*REQUIREMENT*: Set down all of the data exactly as it appears.

*GIVEN MATERIAL*:

☆ ☆ ☆

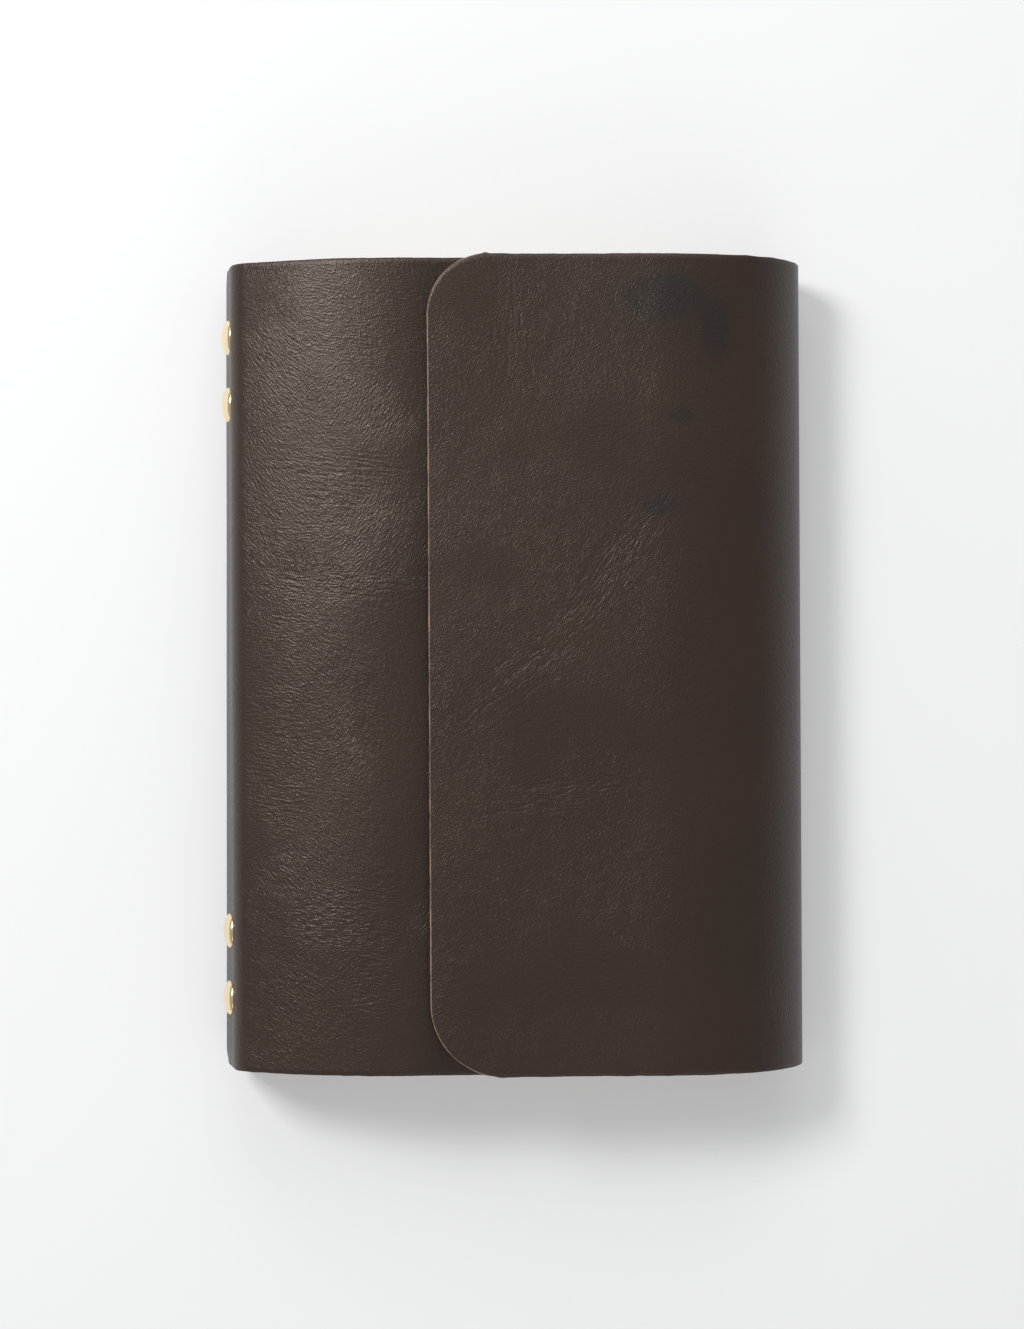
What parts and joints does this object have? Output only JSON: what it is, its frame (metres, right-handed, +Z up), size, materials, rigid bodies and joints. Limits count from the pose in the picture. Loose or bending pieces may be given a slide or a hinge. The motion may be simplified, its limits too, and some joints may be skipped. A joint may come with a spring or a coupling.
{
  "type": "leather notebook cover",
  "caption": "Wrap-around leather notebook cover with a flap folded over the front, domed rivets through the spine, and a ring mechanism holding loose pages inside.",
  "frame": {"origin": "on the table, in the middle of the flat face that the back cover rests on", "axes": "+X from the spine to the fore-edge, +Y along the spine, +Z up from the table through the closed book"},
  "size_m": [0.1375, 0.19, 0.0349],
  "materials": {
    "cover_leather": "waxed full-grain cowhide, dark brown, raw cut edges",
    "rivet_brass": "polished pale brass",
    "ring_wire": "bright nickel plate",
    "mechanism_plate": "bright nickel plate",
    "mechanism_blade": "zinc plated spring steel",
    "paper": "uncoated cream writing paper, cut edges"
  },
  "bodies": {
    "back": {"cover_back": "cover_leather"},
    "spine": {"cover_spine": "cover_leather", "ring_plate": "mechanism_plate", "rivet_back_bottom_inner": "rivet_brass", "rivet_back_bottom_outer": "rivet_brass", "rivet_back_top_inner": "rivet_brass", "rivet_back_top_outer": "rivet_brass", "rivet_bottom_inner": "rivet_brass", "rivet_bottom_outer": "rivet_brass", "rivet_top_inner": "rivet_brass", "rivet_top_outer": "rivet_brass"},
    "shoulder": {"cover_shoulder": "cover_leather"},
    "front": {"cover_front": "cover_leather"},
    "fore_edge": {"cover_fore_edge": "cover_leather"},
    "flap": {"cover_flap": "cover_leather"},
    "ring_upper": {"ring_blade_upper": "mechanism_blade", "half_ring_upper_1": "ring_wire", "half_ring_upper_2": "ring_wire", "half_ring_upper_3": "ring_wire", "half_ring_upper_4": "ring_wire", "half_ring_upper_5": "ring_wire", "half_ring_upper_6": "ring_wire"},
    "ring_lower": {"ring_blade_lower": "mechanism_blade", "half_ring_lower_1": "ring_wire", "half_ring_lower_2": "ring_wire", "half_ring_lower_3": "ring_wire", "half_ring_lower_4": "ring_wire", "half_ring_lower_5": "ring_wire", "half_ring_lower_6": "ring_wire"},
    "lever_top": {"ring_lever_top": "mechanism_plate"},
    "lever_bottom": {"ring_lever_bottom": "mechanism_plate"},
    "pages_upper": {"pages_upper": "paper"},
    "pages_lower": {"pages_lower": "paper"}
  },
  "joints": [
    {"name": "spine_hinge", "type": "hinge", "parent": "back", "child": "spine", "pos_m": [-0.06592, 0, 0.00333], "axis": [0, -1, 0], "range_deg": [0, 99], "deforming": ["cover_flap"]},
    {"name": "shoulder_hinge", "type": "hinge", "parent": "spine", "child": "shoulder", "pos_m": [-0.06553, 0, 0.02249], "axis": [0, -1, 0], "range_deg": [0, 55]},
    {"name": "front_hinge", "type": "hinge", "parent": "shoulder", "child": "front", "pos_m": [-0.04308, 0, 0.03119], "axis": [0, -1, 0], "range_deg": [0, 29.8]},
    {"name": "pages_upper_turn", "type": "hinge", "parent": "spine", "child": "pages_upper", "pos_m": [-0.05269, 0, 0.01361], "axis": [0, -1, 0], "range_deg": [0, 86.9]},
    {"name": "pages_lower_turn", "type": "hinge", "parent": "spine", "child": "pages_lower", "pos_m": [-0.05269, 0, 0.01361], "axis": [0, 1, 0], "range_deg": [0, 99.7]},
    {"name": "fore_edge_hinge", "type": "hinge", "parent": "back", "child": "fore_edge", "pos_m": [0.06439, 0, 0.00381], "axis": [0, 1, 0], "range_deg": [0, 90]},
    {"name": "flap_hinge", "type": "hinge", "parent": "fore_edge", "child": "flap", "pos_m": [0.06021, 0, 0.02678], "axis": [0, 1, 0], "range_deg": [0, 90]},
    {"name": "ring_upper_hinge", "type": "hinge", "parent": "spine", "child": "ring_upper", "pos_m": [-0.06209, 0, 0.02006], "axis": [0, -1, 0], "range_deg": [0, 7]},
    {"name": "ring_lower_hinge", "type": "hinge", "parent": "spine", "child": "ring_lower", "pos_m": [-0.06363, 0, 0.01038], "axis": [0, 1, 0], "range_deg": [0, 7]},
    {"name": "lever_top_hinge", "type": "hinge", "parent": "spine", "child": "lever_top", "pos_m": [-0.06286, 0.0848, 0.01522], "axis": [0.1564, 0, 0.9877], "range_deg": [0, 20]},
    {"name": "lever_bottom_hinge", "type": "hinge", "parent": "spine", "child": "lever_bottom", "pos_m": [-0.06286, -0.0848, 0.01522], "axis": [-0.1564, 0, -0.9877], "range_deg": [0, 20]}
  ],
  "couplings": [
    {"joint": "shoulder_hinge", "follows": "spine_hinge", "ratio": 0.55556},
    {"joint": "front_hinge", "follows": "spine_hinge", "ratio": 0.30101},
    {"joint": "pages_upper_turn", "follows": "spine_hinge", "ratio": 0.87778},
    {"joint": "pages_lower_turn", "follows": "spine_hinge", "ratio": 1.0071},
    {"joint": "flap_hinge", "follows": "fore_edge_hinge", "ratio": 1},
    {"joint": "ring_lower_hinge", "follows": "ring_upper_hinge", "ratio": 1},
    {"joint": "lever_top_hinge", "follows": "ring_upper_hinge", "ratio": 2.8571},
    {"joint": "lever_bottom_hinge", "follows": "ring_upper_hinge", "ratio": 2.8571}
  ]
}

☆ ☆ ☆

*RESPONSE*:
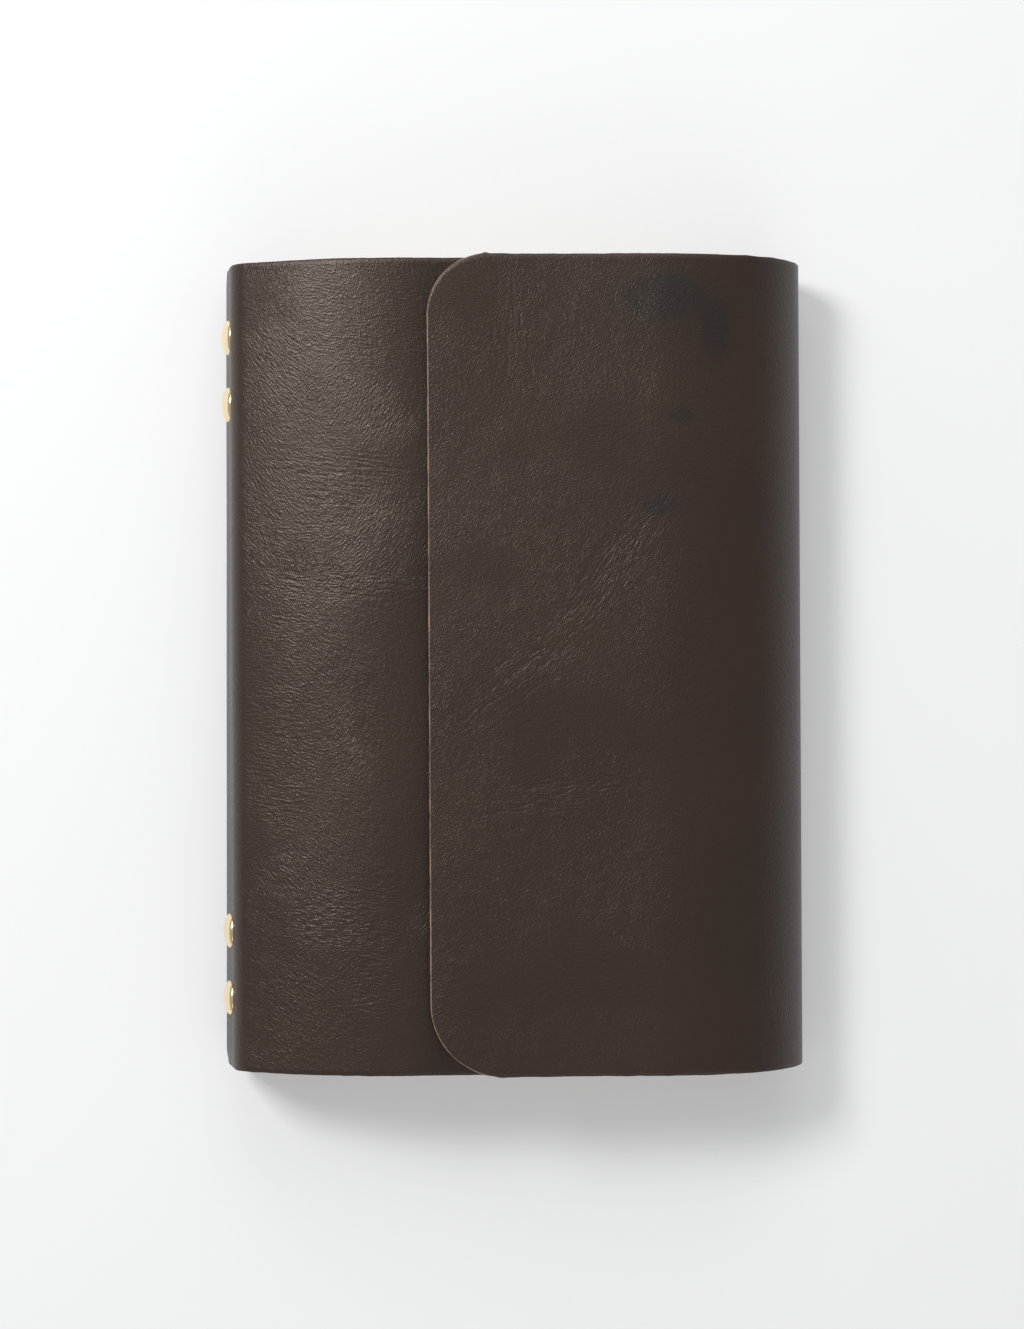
What parts and joints does this object have? Output only JSON: what it is, its frame (metres, right-handed, +Z up), size, materials, rigid bodies and joints. Limits count from the pose in the picture. Loose or bending pieces may be given a slide or a hinge. The motion may be simplified, its limits too, and some joints may be skipped. A joint may come with a spring or a coupling.
{
  "type": "leather notebook cover",
  "caption": "Wrap-around leather notebook cover with a flap folded over the front, domed rivets through the spine, and a ring mechanism holding loose pages inside.",
  "frame": {"origin": "on the table, in the middle of the flat face that the back cover rests on", "axes": "+X from the spine to the fore-edge, +Y along the spine, +Z up from the table through the closed book"},
  "size_m": [0.1375, 0.19, 0.0349],
  "materials": {
    "cover_leather": "waxed full-grain cowhide, dark brown, raw cut edges",
    "rivet_brass": "polished pale brass",
    "ring_wire": "bright nickel plate",
    "mechanism_plate": "bright nickel plate",
    "mechanism_blade": "zinc plated spring steel",
    "paper": "uncoated cream writing paper, cut edges"
  },
  "bodies": {
    "back": {"cover_back": "cover_leather"},
    "spine": {"cover_spine": "cover_leather", "ring_plate": "mechanism_plate", "rivet_back_bottom_inner": "rivet_brass", "rivet_back_bottom_outer": "rivet_brass", "rivet_back_top_inner": "rivet_brass", "rivet_back_top_outer": "rivet_brass", "rivet_bottom_inner": "rivet_brass", "rivet_bottom_outer": "rivet_brass", "rivet_top_inner": "rivet_brass", "rivet_top_outer": "rivet_brass"},
    "shoulder": {"cover_shoulder": "cover_leather"},
    "front": {"cover_front": "cover_leather"},
    "fore_edge": {"cover_fore_edge": "cover_leather"},
    "flap": {"cover_flap": "cover_leather"},
    "ring_upper": {"ring_blade_upper": "mechanism_blade", "half_ring_upper_1": "ring_wire", "half_ring_upper_2": "ring_wire", "half_ring_upper_3": "ring_wire", "half_ring_upper_4": "ring_wire", "half_ring_upper_5": "ring_wire", "half_ring_upper_6": "ring_wire"},
    "ring_lower": {"ring_blade_lower": "mechanism_blade", "half_ring_lower_1": "ring_wire", "half_ring_lower_2": "ring_wire", "half_ring_lower_3": "ring_wire", "half_ring_lower_4": "ring_wire", "half_ring_lower_5": "ring_wire", "half_ring_lower_6": "ring_wire"},
    "lever_top": {"ring_lever_top": "mechanism_plate"},
    "lever_bottom": {"ring_lever_bottom": "mechanism_plate"},
    "pages_upper": {"pages_upper": "paper"},
    "pages_lower": {"pages_lower": "paper"}
  },
  "joints": [
    {"name": "spine_hinge", "type": "hinge", "parent": "back", "child": "spine", "pos_m": [-0.06592, 0, 0.00333], "axis": [0, -1, 0], "range_deg": [0, 99], "deforming": ["cover_flap"]},
    {"name": "shoulder_hinge", "type": "hinge", "parent": "spine", "child": "shoulder", "pos_m": [-0.06553, 0, 0.02249], "axis": [0, -1, 0], "range_deg": [0, 55]},
    {"name": "front_hinge", "type": "hinge", "parent": "shoulder", "child": "front", "pos_m": [-0.04308, 0, 0.03119], "axis": [0, -1, 0], "range_deg": [0, 29.8]},
    {"name": "pages_upper_turn", "type": "hinge", "parent": "spine", "child": "pages_upper", "pos_m": [-0.05269, 0, 0.01361], "axis": [0, -1, 0], "range_deg": [0, 86.9]},
    {"name": "pages_lower_turn", "type": "hinge", "parent": "spine", "child": "pages_lower", "pos_m": [-0.05269, 0, 0.01361], "axis": [0, 1, 0], "range_deg": [0, 99.7]},
    {"name": "fore_edge_hinge", "type": "hinge", "parent": "back", "child": "fore_edge", "pos_m": [0.06439, 0, 0.00381], "axis": [0, 1, 0], "range_deg": [0, 90]},
    {"name": "flap_hinge", "type": "hinge", "parent": "fore_edge", "child": "flap", "pos_m": [0.06021, 0, 0.02678], "axis": [0, 1, 0], "range_deg": [0, 90]},
    {"name": "ring_upper_hinge", "type": "hinge", "parent": "spine", "child": "ring_upper", "pos_m": [-0.06209, 0, 0.02006], "axis": [0, -1, 0], "range_deg": [0, 7]},
    {"name": "ring_lower_hinge", "type": "hinge", "parent": "spine", "child": "ring_lower", "pos_m": [-0.06363, 0, 0.01038], "axis": [0, 1, 0], "range_deg": [0, 7]},
    {"name": "lever_top_hinge", "type": "hinge", "parent": "spine", "child": "lever_top", "pos_m": [-0.06286, 0.0848, 0.01522], "axis": [0.1564, 0, 0.9877], "range_deg": [0, 20]},
    {"name": "lever_bottom_hinge", "type": "hinge", "parent": "spine", "child": "lever_bottom", "pos_m": [-0.06286, -0.0848, 0.01522], "axis": [-0.1564, 0, -0.9877], "range_deg": [0, 20]}
  ],
  "couplings": [
    {"joint": "shoulder_hinge", "follows": "spine_hinge", "ratio": 0.55556},
    {"joint": "front_hinge", "follows": "spine_hinge", "ratio": 0.30101},
    {"joint": "pages_upper_turn", "follows": "spine_hinge", "ratio": 0.87778},
    {"joint": "pages_lower_turn", "follows": "spine_hinge", "ratio": 1.0071},
    {"joint": "flap_hinge", "follows": "fore_edge_hinge", "ratio": 1},
    {"joint": "ring_lower_hinge", "follows": "ring_upper_hinge", "ratio": 1},
    {"joint": "lever_top_hinge", "follows": "ring_upper_hinge", "ratio": 2.8571},
    {"joint": "lever_bottom_hinge", "follows": "ring_upper_hinge", "ratio": 2.8571}
  ]
}